Hurray for Sunday! It's my favorite day of the week, 9 weeks till baby girl graces us with her ever fabulous presence.  We had a good rest of the week. Yesterday I had my check up, lucky for me I get to do the treck every 2 weeks now! I know it's important to make sure lady is doing well, but it's such a waste of gas. I go in, pee in a cup (I've peed in more cups in the last 7 months than is necessary) I go get weighed, have my blood pressure done and then am left to my devices till the doctor comes in. She asks me how I'm feeling, measures my fundus, listens to her heart and done. The whole process takes less than 10 minutes. Unless, of course, they're running 45 minutes behind and I'm stuck in room three (that has the vagina art on the wall) and am stuck playing Bejeweled and humming. Prior to pregnancy when left in the room I would go through all the drawers, but now that I know what is in them all, it's no longer entertainment. Scarlett is cooking well, my fundus is at 30cm, aka 4in above my belly button and is now pushing all of my internal organs upwards. Sigh. Her heart rate is fantastic, as Dr. Kim said "She's strong...and feisty!" Yes, yes she is, she's her mother's daughter.  I expressed my concern on not being able to push her out my chacha , Dr. Kim laughed. Actually laughed. And informed me that my chacha will accommodate her body.

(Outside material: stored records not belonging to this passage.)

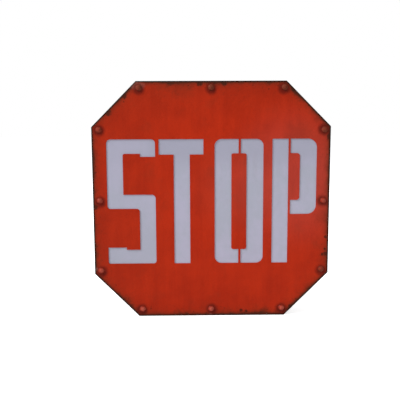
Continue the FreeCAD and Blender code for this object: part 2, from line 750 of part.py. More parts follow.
def board_levels():
    return [f"Layout.lowest_board + {number} * Size.board_pitch" for number in range(int(size.board_count))]


def make_light_boards():
    """Rigid boards stuck across the inside of the back cover, each with its row of chips."""
    bodies = []
    for number, level in enumerate(board_levels(), start=1):
        board = new_body(f"led_board_{number}")
        place(board, depth="Layout.cover_front", up=level)
        sketch = new_sketch(board, "XZ_Plane", "board_outline")
        rectangle(sketch, "Size.board_length", "Size.board_width")
        pad(board, sketch, "Size.board_sheet", "board_sheet")
        chips = new_body(f"led_chips_{number}")
        place(chips, depth="Layout.board_front", up=level)
        chip_sketch = new_sketch(chips, "XZ_Plane", "chip_outline")
        chip_sketch.setExpression("AttachmentOffset.Base.x", "-Layout.chip_reach")
        rectangle(chip_sketch, "Size.chip_width", "Size.chip_width")
        chip = pad(chips, chip_sketch, "Size.chip_height", "chip")
        count = int(size.chip_count)
        grid(chips, [chip], "chip_row", x_step=f"2 * Layout.chip_reach / {count - 1}", x_count=count)
        bodies += [board, chips]
    return bodies


def make_power_inlet():
    """Barrel socket through the slanted side: flange outside, centre pin in its bore, terminals inside."""
    body = new_body("power_inlet")
    place(body, "Layout.inlet_x", "-Size.inlet_setback", "Layout.inlet_z", turn=CORNER_TURN)
    profile = new_sketch(body, "XY_Plane", "inlet_profile")
    pin_tip = "Layout.inlet_bore_end + Size.inlet_pin_length"
    outline(profile, [
        ("Size.inlet_flange_height", "Size.inlet_bore_radius"),
        ("Size.inlet_flange_height", "Size.inlet_flange_radius", "Size.inlet_flange_round"),
        ("0", "Size.inlet_flange_radius"),
        ("0", "Size.inlet_barrel_radius"),
        ("-Size.inlet_barrel_length", "Size.inlet_barrel_radius"),
        ("-Size.inlet_barrel_length", "0"),
        (pin_tip, "0"),
        (pin_tip, "Size.inlet_pin_radius"),
        ("Layout.inlet_bore_end", "Size.inlet_pin_radius"),
        ("Layout.inlet_bore_end", "Size.inlet_bore_radius"),
    ])
    revolve(body, profile, "H_Axis", "inlet_barrel")
    terminals = new_sketch(body, "YZ_Plane", "terminal_sketch")
    terminals.setExpression("AttachmentOffset.Base.z", "-Size.inlet_barrel_length")
    for side in ("", "-"):
        near = f"{side}(Size.terminal_spacing - Size.terminal_sheet) / 2"
        far = f"{side}(Size.terminal_spacing + Size.terminal_sheet) / 2"
        outline(terminals, [
            (near, "Size.terminal_width / 2"),
            (far, "Size.terminal_width / 2"),
            (far, "-Size.terminal_width / 2"),
            (near, "-Size.terminal_width / 2"),
        ])
    pad(body, terminals, "Size.terminal_length", "terminals", backwards=True)
    nut = new_body("inlet_nut")
    place(nut, "Layout.inlet_x", "-Size.inlet_setback", "Layout.inlet_z", turn=CORNER_TURN)
    hexagon = nut.newObject("PartDesign::AdditivePrism", "nut_hexagon")
    hexagon.AttachmentSupport = [(origin_part(nut, "YZ_Plane"), "")]
    hexagon.MapMode = "FlatFace"
    hexagon.setExpression("AttachmentOffset.Base.z", "-Size.casing_sheet - Size.nut_height")
    hexagon.Polygon = 6
    hexagon.setExpression("Circumradius", "Size.nut_corner_radius")
    hexagon.setExpression("Height", "Size.nut_height")
    doc.recompute()
    thread = new_sketch(nut, "YZ_Plane", "nut_thread_sketch")
    circle(thread, "0", "0", "Size.inlet_barrel_radius + Size.inlet_thread_gap")
    pocket(nut, thread, "Size.casing_sheet + Size.nut_height", "nut_thread")
    return [body, nut]


def make_lead(name, points):
    """A round lead along straight runs joined by arcs, each as large as its two runs allow."""
    edges = []
    start = points[0]
    for before, corner, after in zip(points, points[1:], points[2:]):
        arrive = (corner - before).normalize()
        leave = (after - corner).normalize()
        turn = arrive.getAngle(leave)
        reach = BEND_SHARE * min(before.distanceToPoint(corner), corner.distanceToPoint(after))
        radius = reach / math.tan(turn / 2)
        bend_start = corner - arrive * reach
        bend_end = corner + leave * reach
        middle = corner + (leave - arrive).normalize() * (radius / math.cos(turn / 2) - radius)
        edges.append(Part.LineSegment(start, bend_start).toShape())
        edges.append(Part.Arc(bend_start, middle, bend_end).toShape())
        start = bend_end
        print(f"{name}: bend radius {radius:.1f}")
    edges.append(Part.LineSegment(start, points[-1]).toShape())
    path = Part.Wire(edges)
    ring = Part.Wire([Part.makeCircle(size.lead_radius, points[0], points[1] - points[0])])
    feature = doc.addObject("Part::Feature", name)
    feature.Shape = path.makePipeShell([ring], True, True)
    feature.Placement = FreeCAD.Placement()
    section = math.pi * size.lead_radius ** 2
    if abs(feature.Shape.Volume / (section * path.Length) - 1) > VOLUME_ERROR:
        raise RuntimeError(f"{name}: its volume doesn't match its length")
    return feature


def make_leads():
    """The supply lead goes from the inlet to the lowest board, and jumpers go on from board to board."""
    depth = layout.lead_depth
    pad_x = size.board_length / 2 - size.lead_pad_inset
    bow_x = size.board_length / 2 + size.jumper_bow
    levels = [layout.lowest_board + number * size.board_pitch for number in range(int(size.board_count))]
    inward = Vector(-1, 0, 1).normalize()
    inlet = Vector(layout.inlet_x, -size.inlet_setback, layout.inlet_z)
    terminal = inlet + inward * (size.inlet_barrel_length + size.terminal_length)
    leads = [make_lead("supply_lead", [
        terminal,
        terminal + inward * size.supply_run,
        Vector(pad_x, depth, levels[0] - size.supply_drop),
        Vector(pad_x, depth, levels[0]),
    ])]
    for number, (lower, upper) in enumerate(zip(levels, levels[1:]), start=1):
        side = -1 if number % 2 else 1
        leads.append(make_lead(f"jumper_lead_{number}", [
            Vector(side * pad_x, depth, lower),
            Vector(side * bow_x, depth, lower),
            Vector(side * bow_x, depth, upper),
            Vector(side * pad_x, depth, upper),
        ]))
    return leads


def check(parts):
    """Stop at any object that failed, any loose sketch, and any piece without a sound shape."""
    doc.recompute()
    for thing in doc.Objects:
        if "Invalid" in thing.State or "Error" in thing.State:
            raise RuntimeError(f"{thing.Label} failed: {thing.State}")
        if thing.TypeId == "Sketcher::SketchObject" and not thing.FullyConstrained:
            raise RuntimeError(f"{thing.Label} isn't fully constrained")
    for part in parts:
        if part.Shape.isNull() or not part.Shape.isValid() or not part.Shape.Solids:
            raise RuntimeError(f"{part.Label} has no sound shape")


def main():
    fill(size, SIZES)
    fill(layout, LAYOUT)
    doc.recompute()
    parts = make_face_plate() + make_face_rivets() + make_diffuser() + make_casing()
    parts += make_diffuser_clips() + make_cover_tabs() + make_back_cover() + make_cover_screws()
    parts += make_light_boards() + make_power_inlet() + make_leads()
    check(parts)
    os.makedirs("parts", exist_ok=True)
    for part in parts:
        part.Shape.exportStep(f"parts/{part.Label}.step")
        box = part.Shape.BoundBox
        print(f"{part.Label}: {len(part.Shape.Solids)} solids, volume {part.Shape.Volume:.1f}, "
              f"x {box.XMin:.2f} to {box.XMax:.2f}, y {box.YMin:.2f} to {box.YMax:.2f}, "
              f"z {box.ZMin:.2f} to {box.ZMax:.2f}")


main()
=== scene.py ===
"""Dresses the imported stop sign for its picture: finishes, set rivets, floor, lights and camera.

Lengths are in metres in the part's own frame: X runs to the reader's right, Z up, and the face looks to -Y.
"""
import math
import random
from functools import reduce

import bpy
from mathutils import Matrix, Vector, noise


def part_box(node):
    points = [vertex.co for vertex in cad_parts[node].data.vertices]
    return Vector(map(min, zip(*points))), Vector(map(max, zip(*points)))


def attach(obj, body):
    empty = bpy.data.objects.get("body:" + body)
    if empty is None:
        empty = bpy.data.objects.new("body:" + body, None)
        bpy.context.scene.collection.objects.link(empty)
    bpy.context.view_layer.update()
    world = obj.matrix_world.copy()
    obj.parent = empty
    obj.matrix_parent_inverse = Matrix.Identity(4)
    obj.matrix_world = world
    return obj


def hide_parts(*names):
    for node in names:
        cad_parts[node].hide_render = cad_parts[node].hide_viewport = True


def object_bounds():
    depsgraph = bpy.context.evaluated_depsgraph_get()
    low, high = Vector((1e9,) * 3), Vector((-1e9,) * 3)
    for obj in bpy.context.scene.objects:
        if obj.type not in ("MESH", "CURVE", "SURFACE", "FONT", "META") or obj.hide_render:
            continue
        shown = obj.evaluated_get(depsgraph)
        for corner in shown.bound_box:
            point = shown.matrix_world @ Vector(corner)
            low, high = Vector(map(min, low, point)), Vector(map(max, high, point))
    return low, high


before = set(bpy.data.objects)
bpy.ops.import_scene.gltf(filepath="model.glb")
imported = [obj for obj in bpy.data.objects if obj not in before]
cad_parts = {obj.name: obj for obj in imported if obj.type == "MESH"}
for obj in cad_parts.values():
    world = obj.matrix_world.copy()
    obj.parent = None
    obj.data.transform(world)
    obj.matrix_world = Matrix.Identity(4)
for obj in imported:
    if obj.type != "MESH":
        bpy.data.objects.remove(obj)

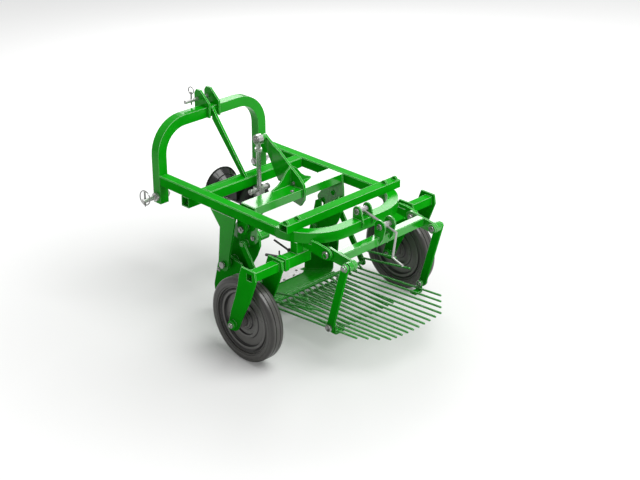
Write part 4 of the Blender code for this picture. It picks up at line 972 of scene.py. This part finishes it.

I still disagree.

Currently my darling daughter is hiccuping slightly left of my belly button and getting increasingly irritated with them. She had them this morning for about 10 minutes, after trying to get her to move for her Papa he FINALLY got to feel her, hiccuping none the less, and also got kneed. She has been kneeing my left side most of the day, it feels like a smooth ball when she does it. There was lots of wiggling today, I had a bad night last night with my reflux, I was up just about every hour. She slept the entire time, I was actually concerned enough to poke her until she rolled over and fell back to sleep. She was then promptly up at 5am when I was trying to go back to sleep. I imagine her and I will be having conflicting sleep schedules.

Tonight we went of to the Albert's for dinner. My cousin Mimi was in town from New York and I haven't seen her since October. She has yet to meet the bump and was smitten with her cooking cousin. We had a full house, her boyfriend was there, Mimi's best friend Amy and her bf, my aunt, uncle, my parents and I. We had a cookout and thankfully ate inside the house. It was great catching up with everyone, I stuffed my face with desserts and decaf coffee....it was amazing. Mimi and Aunt Diane were able to feel baby girl. She didn't do much moving, but they were able to feel her whole big body. Mimi started crying, which in turn just about made me cry. I love how happy Scarlett makes everyone around her. She is just so wonderful. I just love my little bug. I'm already beginning to miss her neatly tucked in my belly, and the time we have before I got to bed when I just lay and enjoy her dancing around. It's such a unique and beautiful experience, I just love it. 

I'm gearing up for a busy week. Class/clinical Monday and Tuesday,  Forth of July/baby shower 1 on Wednesday, work this weekend and Chelsea's bridal shower. Lots of dress wearing and family and friends. 




How far along? 31 weeks even
Total weight gain: 6 since last time...ick
Maternity clothes?  Not currently, I'm in spanks and a dress
Stretch marks?  I don't think so
Sleep:   Not well at all last night
Best moment this week: Dad finally getting to feel his baby grand moving around

Miss Anything? A beer, I just wanted a beer tonight
Movement:  Busy little thing
Food cravings: Hmm, nothing new, just the usual
Anything making you queasy or sick: Reflux otherwise no
Gender:  girl girl girl

Labor Signs: Negative
Symptoms: This stupid reflux, also I get swollen fingers and the top of my feet.  Super goofy, super uncomfortable
Belly Button in or out? Still hanging out on in the inside

Happy or Moody most of the time: Kinda moody
Looking forward to: Seeing Matt tomorrow and of course the 4th!